▶ **Task details**
Using the listing below, set down each line from the line containing "bpy.data.objects.remove(obj)" through the line containing "shown = obj.evaluated_get(depsgraph)", both ends included, exactly and with nothing added.

▶ **Data section**

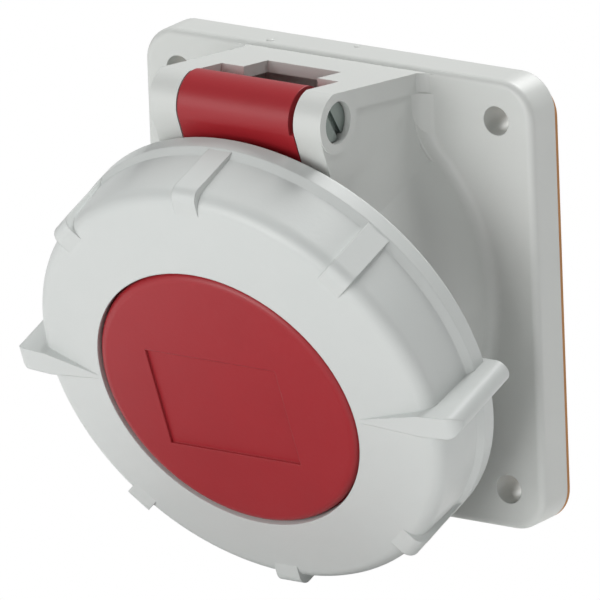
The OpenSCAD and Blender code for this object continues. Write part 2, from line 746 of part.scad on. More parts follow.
module terminal_screw(i) {
    length = carrier_r - contact_r - 1.5;
    tip = wire_hole_r + 0.2;
    color([0.66, 0.67, 0.66]) on_axis() at_contact(i) translate([0, 0, screw_z]) rotate([0, 90, 0])
        difference() {
            translate([0, 0, tip]) cylinder(r = terminal_screw_d / 2 - snug_gap, h = length - tip);
            translate([-terminal_screw_d, -0.4, length - 0.9]) cube([2 * terminal_screw_d, 0.8, 2]);
        }
}

module carrier_screw(k) {
    head_t = 1.8;
    color([0.66, 0.67, 0.66]) on_axis() rotate([0, 0, 90 + k * 120])
        translate([base_screw_circle, 0, block_front - head_t]) difference() {
            union() {
                cylinder(r = base_screw_head_r, h = head_t);
                cylinder(r = base_screw_r - snug_gap, h = head_t + base_t + ledge_t - 2);
            }
            translate([-base_screw_head_r, -0.4, -cut]) cube([2 * base_screw_head_r, 0.8, 0.9 + cut]);
        }
}

flange();
collar();
carrier_seat();
hinge_bracket();
flange_gasket();
hinge_pin();
hinge_spring();
lid();
lid_seal();
lid_ring();
ring_clip();
contact_carrier();
retaining_ring();
terminal_block();
sleeve(0);  // earth_sleeve
sleeve(1);  // phase_sleeve_1
sleeve(2);  // phase_sleeve_2
sleeve(3);  // phase_sleeve_3
sleeve(4);  // neutral_sleeve
terminal(0);  // earth_terminal
terminal(1);  // phase_terminal_1
terminal(2);  // phase_terminal_2
terminal(3);  // phase_terminal_3
terminal(4);  // neutral_terminal
terminal_screw(0);  // terminal_screw_1
terminal_screw(1);  // terminal_screw_2
terminal_screw(2);  // terminal_screw_3
terminal_screw(3);  // terminal_screw_4
terminal_screw(4);  // terminal_screw_5
carrier_screw(0);  // carrier_screw_1
carrier_screw(1);  // carrier_screw_2
carrier_screw(2);  // carrier_screw_3
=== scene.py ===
"""Looks of an angled panel socket: its finishes, moulded root fillet, spring, studio and camera."""

import logging
import math
from dataclasses import dataclass, field, replace
from enum import Enum
from typing import Any, Sequence

import bpy
import numpy as np
from mathutils import Matrix, Vector

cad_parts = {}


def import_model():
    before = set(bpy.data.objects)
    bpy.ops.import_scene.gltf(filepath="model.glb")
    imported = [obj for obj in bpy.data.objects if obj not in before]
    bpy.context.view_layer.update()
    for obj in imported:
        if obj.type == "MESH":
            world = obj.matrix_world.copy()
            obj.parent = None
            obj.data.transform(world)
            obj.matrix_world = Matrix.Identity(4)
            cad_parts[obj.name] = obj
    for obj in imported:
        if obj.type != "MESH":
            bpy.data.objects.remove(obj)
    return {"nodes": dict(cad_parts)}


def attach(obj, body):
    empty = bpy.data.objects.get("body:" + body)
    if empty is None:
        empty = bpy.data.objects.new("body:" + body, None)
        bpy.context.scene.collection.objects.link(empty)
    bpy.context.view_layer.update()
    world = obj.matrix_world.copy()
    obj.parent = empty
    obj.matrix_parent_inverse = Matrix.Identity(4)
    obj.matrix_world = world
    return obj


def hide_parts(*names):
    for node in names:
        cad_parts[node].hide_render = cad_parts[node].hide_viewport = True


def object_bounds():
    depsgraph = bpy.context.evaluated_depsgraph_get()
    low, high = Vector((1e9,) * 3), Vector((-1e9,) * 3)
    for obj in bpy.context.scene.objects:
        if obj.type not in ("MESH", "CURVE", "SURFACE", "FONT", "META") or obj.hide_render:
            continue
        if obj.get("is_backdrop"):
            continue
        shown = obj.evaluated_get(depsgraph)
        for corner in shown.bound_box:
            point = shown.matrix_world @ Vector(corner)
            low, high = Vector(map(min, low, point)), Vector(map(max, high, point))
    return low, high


logging.basicConfig(level=logging.INFO, format="%(message)s")
LOG = logging.getLogger("panel_socket")

MM = 0.001


class Body(str, Enum):
    """The rigid bodies that pieces ride on."""

    SOCKET = "socket"
    LID = "lid"
    RING = "ring"


class Slot(str, Enum):
    """The record's material slots."""

    GREY = "grey"
    RED = "red"
    GASKET = "gasket"
    SEAL = "seal"
    STEEL = "steel"
    INSULATOR = "insulator"
    BRASS = "brass"
    CLIP = "clip"


# ---------------------------------------------------------------- colours and node helpers


def linear(red: int, green: int, blue: int) -> tuple[float, float, float, float]:
    """Turns a display colour into the linear one that shaders take.

    Args:
        red: Red from 0 to 255.
        green: Green from 0 to 255.
        blue: Blue from 0 to 255.

    Returns:
        The colour in linear light, with an alpha of 1.
    """
    display = np.array([red, green, blue], float) / 255.0
    low = display / 12.92
    high = ((display + 0.055) / 1.055) ** 2.4
    r, g, b = np.where(display <= 0.04045, low, high)
    return float(r), float(g), float(b), 1.0


class NodeSheet:
    """A node tree with short calls for adding nodes, setting sockets and joining them."""

    def __init__(self, tree: bpy.types.NodeTree) -> None:
        """Keeps the tree and the place of the next node.

        Args:
            tree: The material's or the group's node tree.
        """
        self.tree = tree
        self.column = 0

    def add(self, kind: str, **sockets: Any) -> bpy.types.Node:
        """Adds a node and sets its inputs.

        Args:
            kind: The node's type name.
            **sockets: Input values, with "_" in a name for a space.

        Returns:
            The new node.
        """
        node = self.tree.nodes.new(kind)
        node.location = (self.column * 190.0, 0.0)
        self.column += 1
        for name, value in sockets.items():
            node.inputs[name.replace("_", " ")].default_value = value
        return node

    def math(self, operation: str, first: Any, second: Any = None, clamp: bool = False) -> Any:
        """Adds a Math node.

        Args:
            operation: The operation's name.
            first: A socket or a number.
            second: A socket or a number, where the operation takes two.
            clamp: Whether the result is kept between 0 and 1.

        Returns:
            The node's output socket.
        """
        node = self.add("ShaderNodeMath")
        node.operation = operation
        node.use_clamp = clamp
        for index, value in enumerate((first, second)):
            if value is None:
                continue
            if isinstance(value, (int, float)):
                node.inputs[index].default_value = value
            else:
                self.join(value, node.inputs[index])
        return node.outputs[0]

    def mix(self, factor: Any, first: Any, second: Any, blend: str = "MIX") -> Any:
        """Adds a colour mix.

        Args:
            factor: A socket or a number.
            first: A socket or a colour.
            second: A socket or a colour.
            blend: The blend's name.

        Returns:
            The node's colour output.
        """
        node = self.add("ShaderNodeMix")
        node.data_type = "RGBA"
        node.blend_type = blend
        for name, value in (("Factor_Float", factor), ("A_Color", first), ("B_Color", second)):
            socket = next(s for s in node.inputs if s.identifier == name)
            if isinstance(value, (int, float, tuple)):
                socket.default_value = value
            else:
                self.join(value, socket)
        return next(s for s in node.outputs if s.identifier == "Result_Color")

    def join(self, start: Any, end: Any) -> None:
        """Links an output socket to an input socket."""
        self.tree.links.new(start, end)


# ---------------------------------------------------------------- shared surface effects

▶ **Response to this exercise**
            bpy.data.objects.remove(obj)
    return {"nodes": dict(cad_parts)}


def attach(obj, body):
    empty = bpy.data.objects.get("body:" + body)
    if empty is None:
        empty = bpy.data.objects.new("body:" + body, None)
        bpy.context.scene.collection.objects.link(empty)
    bpy.context.view_layer.update()
    world = obj.matrix_world.copy()
    obj.parent = empty
    obj.matrix_parent_inverse = Matrix.Identity(4)
    obj.matrix_world = world
    return obj


def hide_parts(*names):
    for node in names:
        cad_parts[node].hide_render = cad_parts[node].hide_viewport = True


def object_bounds():
    depsgraph = bpy.context.evaluated_depsgraph_get()
    low, high = Vector((1e9,) * 3), Vector((-1e9,) * 3)
    for obj in bpy.context.scene.objects:
        if obj.type not in ("MESH", "CURVE", "SURFACE", "FONT", "META") or obj.hide_render:
            continue
        if obj.get("is_backdrop"):
            continue
        shown = obj.evaluated_get(depsgraph)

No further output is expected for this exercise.